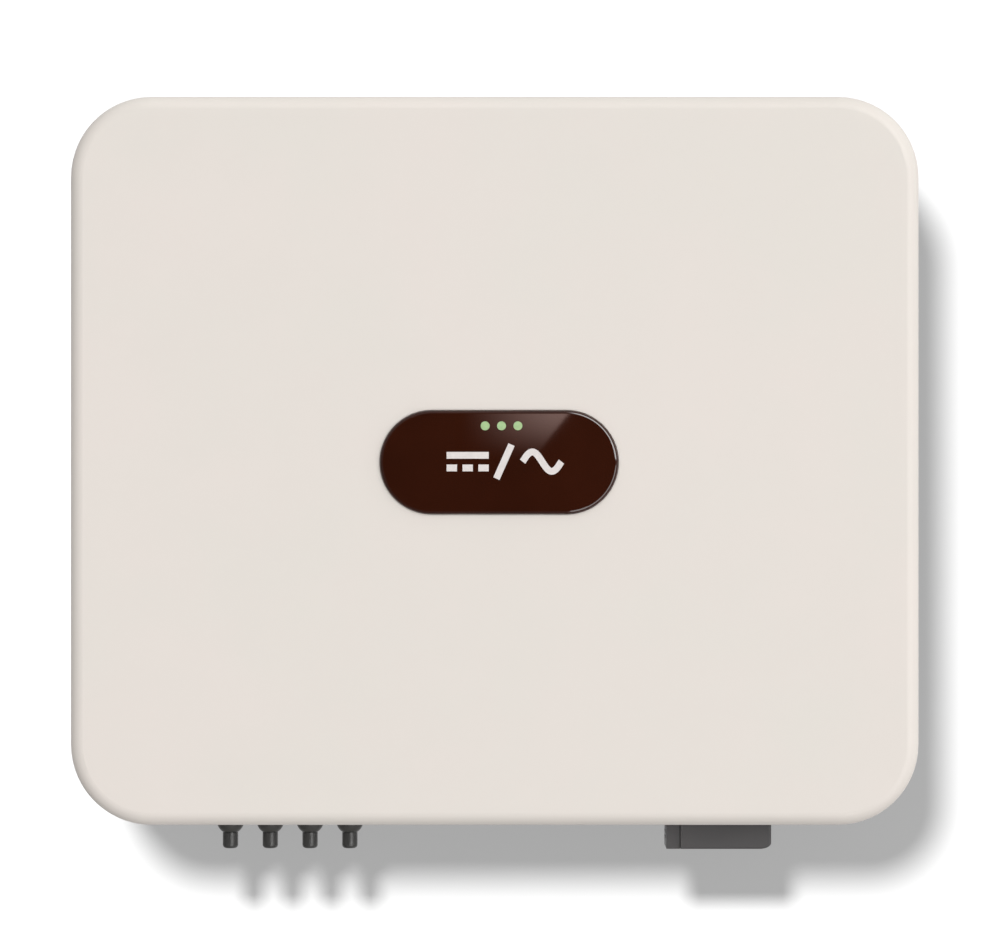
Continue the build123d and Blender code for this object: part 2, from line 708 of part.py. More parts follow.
# ---- wall bracket and rails ----
def make_wall_bracket():
    with BuildPart() as wall_bracket:
        with BuildSketch(wall_plane(0)):
            RectangleRounded(bracket_width, bracket_height, bracket_corner)
            with GridLocations(bolt_spacing_x, bolt_spacing_z, 2, 2):
                Circle(bolt_hole_radius, mode=Mode.SUBTRACT)
        extrude(amount=sheet)
        with BuildSketch(wall_plane(0)):
            with Locations((-hook_x, hook_z + sheet / 2), (hook_x, hook_z + sheet / 2)):
                Rectangle(bracket_hook_width, sheet)
        extrude(amount=hook_stand)
        with BuildSketch(wall_plane(hook_stand - sheet)):
            lip_middle = hook_z + (sheet + hook_lip) / 2
            with Locations((-hook_x, lip_middle), (hook_x, lip_middle)):
                Rectangle(bracket_hook_width, sheet + hook_lip)
        extrude(amount=sheet)
        with BuildSketch(wall_plane(0)):
            ear_x = (bracket_width - sheet) / 2
            with Locations((-ear_x, lock_z), (ear_x, lock_z)):
                Rectangle(sheet, ear_height)
        extrude(amount=ear_stand)
        # slots, open at the top, that the lock screws drop into
        with BuildSketch(side_plane(-bracket_width / 2)):
            with Locations((-lock_stand, lock_z)):
                Circle(lock_radius + lock_gap)
            with Locations((-lock_stand, lock_z + ear_height / 2)):
                Rectangle(2 * (lock_radius + lock_gap), ear_height)
        extrude(amount=bracket_width, mode=Mode.SUBTRACT)
    write(wall_bracket, "wall_bracket")


def make_rails():
    with BuildPart() as hanger_rail:
        top = web_z + sheet
        with BuildSketch(wall_plane(rail_rear)):
            with Locations((0, (rail_low_z + top) / 2)):
                Rectangle(rail_width, top - rail_low_z)
            with Locations(*rail_screw_points):
                Circle(m5 + screw_gap, mode=Mode.SUBTRACT)
        extrude(amount=sheet)
        with BuildSketch(wall_plane(rail_lip_stand)):
            with Locations((-hook_x, web_z + sheet / 2), (hook_x, web_z + sheet / 2)):
                Rectangle(hook_width, sheet)
        extrude(amount=rail_rear - rail_lip_stand)
        with BuildSketch(wall_plane(rail_lip_stand)):
            with Locations((-hook_x, (rail_lip_z + top) / 2), (hook_x, (rail_lip_z + top) / 2)):
                Rectangle(hook_width, top - rail_lip_z)
        extrude(amount=sheet)
        with BuildSketch(wall_plane(rail_ear_stand)):
            with Locations((-rail_ear_x, lock_z), (rail_ear_x, lock_z)):
                Rectangle(sheet, 2 * (lock_z - rail_low_z))
        extrude(amount=rail_rear - rail_ear_stand)
        with BuildSketch(side_plane(-rail_width / 2)):
            with Locations((-lock_stand, lock_z)):
                Circle(lock_radius + screw_gap)
        extrude(amount=rail_width, mode=Mode.SUBTRACT)
    write(hanger_rail, "hanger_rail")

    with BuildPart() as lower_rail:
        with BuildSketch(wall_plane(rail_rear)):
            with Locations((0, lower_rail_z)):
                Rectangle(rail_width, lower_rail_height)
            with Locations(*lower_screw_points):
                Circle(m5 + screw_gap, mode=Mode.SUBTRACT)
        extrude(amount=sheet)
    write(lower_rail, "lower_rail")

    with BuildPart() as wall_bumpers:
        with BuildSketch(wall_plane(0)):
            with Locations((-bumper_x, lower_rail_z), (bumper_x, lower_rail_z)):
                Circle(bumper_radius)
        extrude(amount=rail_rear)
        fillet(wall_bumpers.faces().group_by(Axis.Y)[-1].edges(), bumper_edge_radius)
    write(wall_bumpers, "wall_bumpers")

    lock_plane = side_plane(rail_ear_x + sheet / 2)
    right_screw = screw_group(lock_plane, [(-lock_stand, lock_z)], lock_radius, lock_length)
    with BuildPart() as lock_screws:
        add(right_screw.part)
        mirror(about=Plane.YZ)
    write(lock_screws, "lock_screws")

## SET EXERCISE
Extract the listing in its entirety and repeat it exactly.

## IN RESPONSE
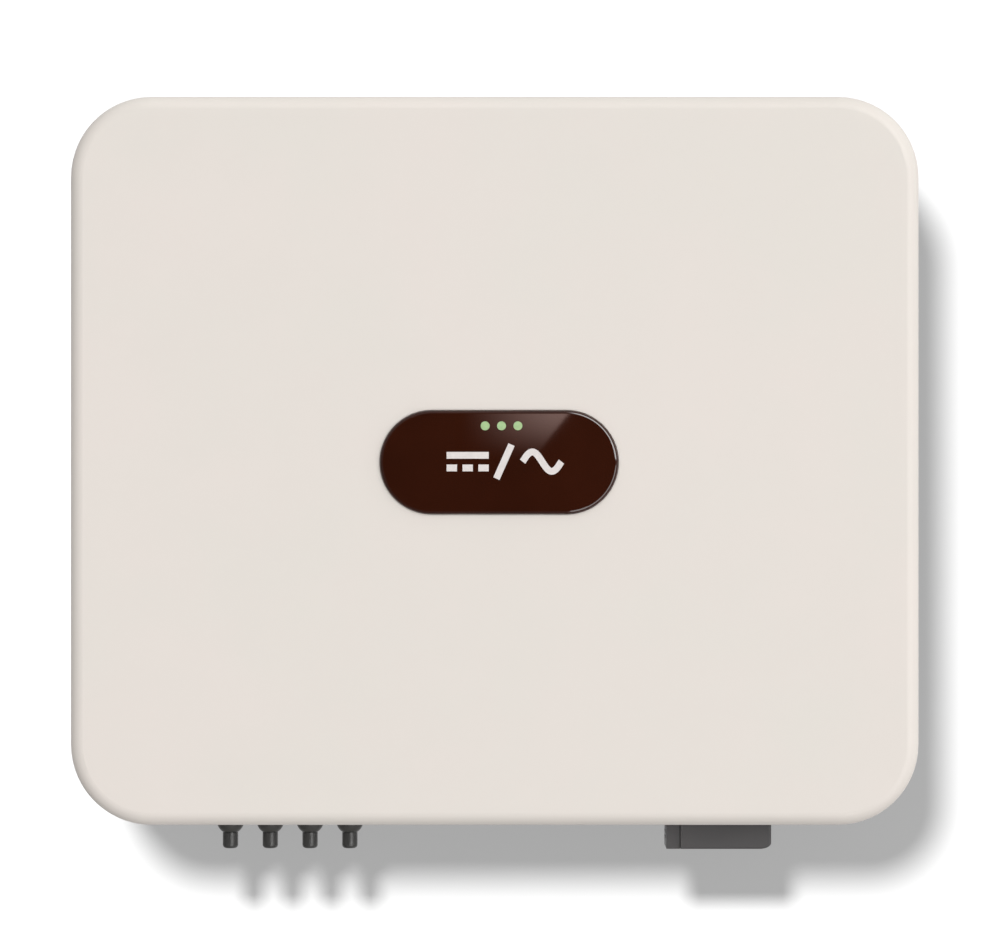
Continue the build123d and Blender code for this object: part 2, from line 708 of part.py. More parts follow.
# ---- wall bracket and rails ----
def make_wall_bracket():
    with BuildPart() as wall_bracket:
        with BuildSketch(wall_plane(0)):
            RectangleRounded(bracket_width, bracket_height, bracket_corner)
            with GridLocations(bolt_spacing_x, bolt_spacing_z, 2, 2):
                Circle(bolt_hole_radius, mode=Mode.SUBTRACT)
        extrude(amount=sheet)
        with BuildSketch(wall_plane(0)):
            with Locations((-hook_x, hook_z + sheet / 2), (hook_x, hook_z + sheet / 2)):
                Rectangle(bracket_hook_width, sheet)
        extrude(amount=hook_stand)
        with BuildSketch(wall_plane(hook_stand - sheet)):
            lip_middle = hook_z + (sheet + hook_lip) / 2
            with Locations((-hook_x, lip_middle), (hook_x, lip_middle)):
                Rectangle(bracket_hook_width, sheet + hook_lip)
        extrude(amount=sheet)
        with BuildSketch(wall_plane(0)):
            ear_x = (bracket_width - sheet) / 2
            with Locations((-ear_x, lock_z), (ear_x, lock_z)):
                Rectangle(sheet, ear_height)
        extrude(amount=ear_stand)
        # slots, open at the top, that the lock screws drop into
        with BuildSketch(side_plane(-bracket_width / 2)):
            with Locations((-lock_stand, lock_z)):
                Circle(lock_radius + lock_gap)
            with Locations((-lock_stand, lock_z + ear_height / 2)):
                Rectangle(2 * (lock_radius + lock_gap), ear_height)
        extrude(amount=bracket_width, mode=Mode.SUBTRACT)
    write(wall_bracket, "wall_bracket")


def make_rails():
    with BuildPart() as hanger_rail:
        top = web_z + sheet
        with BuildSketch(wall_plane(rail_rear)):
            with Locations((0, (rail_low_z + top) / 2)):
                Rectangle(rail_width, top - rail_low_z)
            with Locations(*rail_screw_points):
                Circle(m5 + screw_gap, mode=Mode.SUBTRACT)
        extrude(amount=sheet)
        with BuildSketch(wall_plane(rail_lip_stand)):
            with Locations((-hook_x, web_z + sheet / 2), (hook_x, web_z + sheet / 2)):
                Rectangle(hook_width, sheet)
        extrude(amount=rail_rear - rail_lip_stand)
        with BuildSketch(wall_plane(rail_lip_stand)):
            with Locations((-hook_x, (rail_lip_z + top) / 2), (hook_x, (rail_lip_z + top) / 2)):
                Rectangle(hook_width, top - rail_lip_z)
        extrude(amount=sheet)
        with BuildSketch(wall_plane(rail_ear_stand)):
            with Locations((-rail_ear_x, lock_z), (rail_ear_x, lock_z)):
                Rectangle(sheet, 2 * (lock_z - rail_low_z))
        extrude(amount=rail_rear - rail_ear_stand)
        with BuildSketch(side_plane(-rail_width / 2)):
            with Locations((-lock_stand, lock_z)):
                Circle(lock_radius + screw_gap)
        extrude(amount=rail_width, mode=Mode.SUBTRACT)
    write(hanger_rail, "hanger_rail")

    with BuildPart() as lower_rail:
        with BuildSketch(wall_plane(rail_rear)):
            with Locations((0, lower_rail_z)):
                Rectangle(rail_width, lower_rail_height)
            with Locations(*lower_screw_points):
                Circle(m5 + screw_gap, mode=Mode.SUBTRACT)
        extrude(amount=sheet)
    write(lower_rail, "lower_rail")

    with BuildPart() as wall_bumpers:
        with BuildSketch(wall_plane(0)):
            with Locations((-bumper_x, lower_rail_z), (bumper_x, lower_rail_z)):
                Circle(bumper_radius)
        extrude(amount=rail_rear)
        fillet(wall_bumpers.faces().group_by(Axis.Y)[-1].edges(), bumper_edge_radius)
    write(wall_bumpers, "wall_bumpers")

    lock_plane = side_plane(rail_ear_x + sheet / 2)
    right_screw = screw_group(lock_plane, [(-lock_stand, lock_z)], lock_radius, lock_length)
    with BuildPart() as lock_screws:
        add(right_screw.part)
        mirror(about=Plane.YZ)
    write(lock_screws, "lock_screws")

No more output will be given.